Certain Ambiguities: The Idea of the American Public Library Since 1945 by Douglas Raber Because librarians have long identified the public library as both an essential and representative institution of American democracy, the public library reflects the contests and ambiguities that have defined its historical context. Since the end of the World War II, professional discourse about the public library and its purpose has demonstrated a remarkable adaptability to that context. I intend to examine discourse surrounding projects initiated by the American Library Association and later the Public Library Association in order to arrive a more complete knowledge of how librarianship has conceived the role and meaning of the public library in American culture and how that concept has changed over time. Along the way I hope gain a better understanding of American democratic culture itself. Like that culture, the American public library is still in the process of invention.

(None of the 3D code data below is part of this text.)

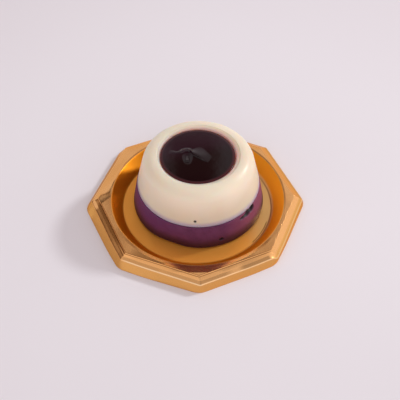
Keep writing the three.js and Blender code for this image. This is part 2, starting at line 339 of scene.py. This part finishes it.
wall_slope = math.atan2(RIM_Z - SHEET, WELL_R - WELL_FLOOR_R)
tuck = WELL_FILLET * math.tan(wall_slope / 2)
upper = np.vstack([
    placed([[r, SHEET] for r in (0, 12, 24, 32, 36, 37.6, 37.9, 38.1, CREASE_R, 38.5)], 0, FLOOR),
    placed(arc(WELL_FLOOR_R - tuck, SHEET + WELL_FILLET, WELL_FILLET,
               -90, math.degrees(wall_slope) - 90, 8), 0, FLOOR),
    placed(eased([[WELL_FLOOR_R + tuck, SHEET + 1.02 * tuck], [WELL_R, RIM_Z], [WELL_R + 1.0, RIM_Z],
                  [WELL_R + 1.2, RIM_Z]], cut=0.4)[1:], 0),
])
edge = eased(np.vstack([
    placed([[RIM_R - 0.6, RIM_Z], [RIM_R - 0.35, RIM_Z]], 0.8, RIM),
    placed([[RIM_R - 0.1, RIM_Z]], 0.9, RIM),
    placed([[RIM_R, RIM_Z - LEDGE], [RIM_R + 0.2, RIM_Z - LEDGE - 0.11],
            [RIM_R + 0.45, RIM_Z - LEDGE - 0.26]], 1.0, RIM),
    placed([[FOLD_R - 2.0, RIM_Z - 1.65], [FOLD_R - 0.9, FOLD_Z + 0.32]], 1.4, FOLD),
    placed([[FOLD_R - 0.5, FOLD_Z + 0.14], [FOLD_R - 0.25, FOLD_Z]], 1.6, FOLD),
    placed([[FOLD_R, FOLD_Z - 0.25]], 1.8, FOLD),
    placed([[FOLD_R + 0.12, FOLD_Z - 0.6]], 2.2, FOLD),
    placed([[FOOT_R - 0.05, 0.25]], 7.9, FOOT),
    placed([[FOOT_R, 0]], 8, FOOT),
]), cut=0.15)
under_r, under_z = SHEET * math.sin(wall_slope), SHEET * math.cos(wall_slope)
lower = np.vstack([
    placed([[FOOT_R - SHEET * 1.2, 0]], 7.5, FOOT),
    placed([[FOLD_R - 0.4, FOLD_Z - 0.5]], 1.4, FOLD),
    placed([[RIM_R + 0.4, RIM_Z - LEDGE - SHEET]], 1, RIM),
    placed([[RIM_R - 0.5, RIM_Z - SHEET]], 1, RIM),
    placed([[WELL_R + 1.2, RIM_Z - SHEET], [WELL_R + under_r, RIM_Z - under_z - 0.1]], 0),
    placed([[WELL_FLOOR_R + 0.9, SHEET + 0.2], [WELL_FLOOR_R, 0]], 0, FLOOR),
    placed([[0, 0]], 0, FLOOR),
])
tray_profile = np.vstack([upper, edge, lower])
TRAY_COLUMNS = 384

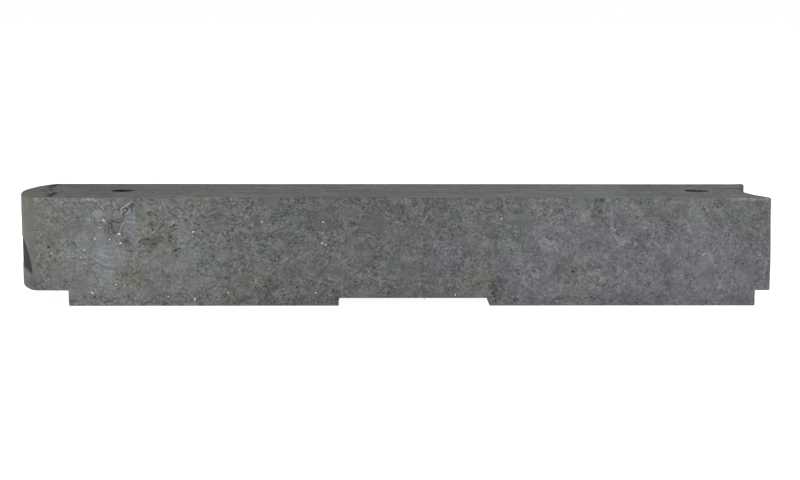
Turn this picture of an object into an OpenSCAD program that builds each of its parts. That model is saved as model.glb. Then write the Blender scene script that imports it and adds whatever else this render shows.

BIOGRAPHY: Douglas Raber has done extensive research on the Public Library Inquiry, a massive national study carried out by a team US social scientists in the late 1940s. He has written several articles on this topic, and in 1997 he published a book entitled Librarianship and legitimacy : the ideology of the Public Library Inquiry. More recently he published a text entitled The problem of information : an introduction to information science (2003). Professor Raber has also written and lectured on public l library development in the late 20th century and on the planning process. He is now on the faculty at the University of Missouri. He will discuss the challenges faced by American public libraries from the era of post-war planning to the age of the information superhighway.